Downsampler finished. I have tested several variants of combining and
not combining loops during downsampling an image with alpha mask and
outside mask. The results as tested on an image of 4096x4096px size:
Downsampling the image and the mask in a single loop is slower than
in two separate loops. We assume that this has to do with CPU caching?
Downsampling and mapping into byte[] of short/float must be done in a
single loop for optimal speed.
Downsampling and mapping the channels of RGB into three independent byte[]
must be done in a single loop for optimal speed.

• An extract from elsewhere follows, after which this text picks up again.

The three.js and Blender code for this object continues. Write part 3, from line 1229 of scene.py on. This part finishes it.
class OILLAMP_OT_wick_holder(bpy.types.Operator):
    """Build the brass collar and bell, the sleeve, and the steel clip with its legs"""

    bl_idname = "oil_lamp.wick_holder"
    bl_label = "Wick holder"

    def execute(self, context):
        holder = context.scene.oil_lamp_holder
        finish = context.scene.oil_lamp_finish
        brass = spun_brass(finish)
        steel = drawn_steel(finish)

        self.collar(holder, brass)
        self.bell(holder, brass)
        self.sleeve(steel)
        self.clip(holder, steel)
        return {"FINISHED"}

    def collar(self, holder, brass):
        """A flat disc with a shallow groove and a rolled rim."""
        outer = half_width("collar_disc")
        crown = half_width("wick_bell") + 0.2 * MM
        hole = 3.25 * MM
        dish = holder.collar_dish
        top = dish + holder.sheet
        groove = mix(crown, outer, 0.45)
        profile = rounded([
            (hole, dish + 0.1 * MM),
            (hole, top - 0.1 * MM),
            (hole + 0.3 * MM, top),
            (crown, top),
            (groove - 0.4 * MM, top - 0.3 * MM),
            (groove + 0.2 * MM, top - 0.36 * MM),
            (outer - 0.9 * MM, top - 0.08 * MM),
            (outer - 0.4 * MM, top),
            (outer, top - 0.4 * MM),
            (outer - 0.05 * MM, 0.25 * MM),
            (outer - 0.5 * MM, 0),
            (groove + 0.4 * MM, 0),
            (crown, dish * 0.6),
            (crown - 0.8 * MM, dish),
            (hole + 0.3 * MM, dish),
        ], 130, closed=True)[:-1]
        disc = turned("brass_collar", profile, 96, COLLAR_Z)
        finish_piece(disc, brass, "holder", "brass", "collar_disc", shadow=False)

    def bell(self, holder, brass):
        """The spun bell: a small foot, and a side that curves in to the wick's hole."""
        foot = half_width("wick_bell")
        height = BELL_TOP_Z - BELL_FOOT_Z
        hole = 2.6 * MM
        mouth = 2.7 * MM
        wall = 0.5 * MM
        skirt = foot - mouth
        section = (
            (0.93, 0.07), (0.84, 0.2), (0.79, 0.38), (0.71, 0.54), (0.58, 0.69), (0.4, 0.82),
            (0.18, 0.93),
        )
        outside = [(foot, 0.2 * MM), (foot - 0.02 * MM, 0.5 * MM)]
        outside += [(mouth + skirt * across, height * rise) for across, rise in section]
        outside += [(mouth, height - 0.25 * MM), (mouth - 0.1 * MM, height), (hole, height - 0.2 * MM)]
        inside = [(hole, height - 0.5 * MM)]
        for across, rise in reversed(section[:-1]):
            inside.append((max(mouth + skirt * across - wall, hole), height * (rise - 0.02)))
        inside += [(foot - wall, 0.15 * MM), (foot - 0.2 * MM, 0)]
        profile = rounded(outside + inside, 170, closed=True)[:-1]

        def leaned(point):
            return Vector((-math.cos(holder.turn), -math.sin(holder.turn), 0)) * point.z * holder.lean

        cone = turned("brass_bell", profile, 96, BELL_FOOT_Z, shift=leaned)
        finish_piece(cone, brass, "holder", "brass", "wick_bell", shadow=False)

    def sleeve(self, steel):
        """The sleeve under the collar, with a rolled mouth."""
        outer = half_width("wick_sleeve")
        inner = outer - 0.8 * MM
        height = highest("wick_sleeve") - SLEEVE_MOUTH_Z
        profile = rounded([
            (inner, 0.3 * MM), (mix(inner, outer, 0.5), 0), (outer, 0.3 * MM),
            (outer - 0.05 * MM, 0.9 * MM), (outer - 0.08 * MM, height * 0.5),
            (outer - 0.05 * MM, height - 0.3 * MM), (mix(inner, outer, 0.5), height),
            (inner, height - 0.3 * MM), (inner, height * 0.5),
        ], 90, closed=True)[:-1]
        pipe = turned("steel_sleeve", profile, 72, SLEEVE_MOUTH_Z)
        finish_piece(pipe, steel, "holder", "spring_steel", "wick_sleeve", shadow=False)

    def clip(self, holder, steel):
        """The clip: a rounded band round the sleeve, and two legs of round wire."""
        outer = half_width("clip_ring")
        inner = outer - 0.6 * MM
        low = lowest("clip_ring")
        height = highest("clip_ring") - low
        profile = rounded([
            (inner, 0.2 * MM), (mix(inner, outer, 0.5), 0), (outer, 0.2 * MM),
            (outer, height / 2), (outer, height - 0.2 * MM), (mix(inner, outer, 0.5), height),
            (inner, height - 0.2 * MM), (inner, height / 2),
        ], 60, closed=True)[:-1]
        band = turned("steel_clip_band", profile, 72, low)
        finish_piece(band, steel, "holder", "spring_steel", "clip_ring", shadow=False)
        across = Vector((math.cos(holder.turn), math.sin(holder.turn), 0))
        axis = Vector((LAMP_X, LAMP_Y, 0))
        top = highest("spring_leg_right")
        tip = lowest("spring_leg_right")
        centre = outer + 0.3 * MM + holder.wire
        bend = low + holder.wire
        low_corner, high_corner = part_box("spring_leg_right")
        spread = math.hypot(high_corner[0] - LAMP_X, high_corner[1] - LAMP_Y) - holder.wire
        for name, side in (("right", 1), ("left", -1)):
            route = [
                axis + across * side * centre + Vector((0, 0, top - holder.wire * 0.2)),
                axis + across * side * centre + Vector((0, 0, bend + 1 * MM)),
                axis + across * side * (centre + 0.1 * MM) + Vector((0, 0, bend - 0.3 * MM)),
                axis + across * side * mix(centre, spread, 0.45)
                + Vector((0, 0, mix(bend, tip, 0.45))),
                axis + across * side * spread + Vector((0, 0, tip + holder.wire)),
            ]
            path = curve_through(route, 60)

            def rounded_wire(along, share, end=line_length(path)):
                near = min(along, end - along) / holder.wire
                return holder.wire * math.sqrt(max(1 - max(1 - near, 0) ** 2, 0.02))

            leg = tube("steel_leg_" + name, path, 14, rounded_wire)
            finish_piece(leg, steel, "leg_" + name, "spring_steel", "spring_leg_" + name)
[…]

Downsampling and merging an alpha and outside mask must be done in a single
loop.
So, picture and alpha[+outside] are separate operations---nice.
Pictures:
For ByteProcessor, use downsampleByteProcessor() and use getPixels() to
get the byte[] pixels,
for ShortProcessor, use downsampleShort() and use the returned byte[],
for FloatProcessor, use downsampleFloat() and use the returned byte[],
for ColorProcessor, use downsampleColor() and use the returned byte[][]
Alpha:
For alpha without outside, use downsampleByteProcessor() and use
getPixels() to get the byte[] pixels,
for outside without alpha, use downsampleOutside() and use getPixels() to
get the byte[] pixels,
for alpha and outside, use downsampleAlphaAndOutside() and use getPixels()
to get the byte[] pixels of both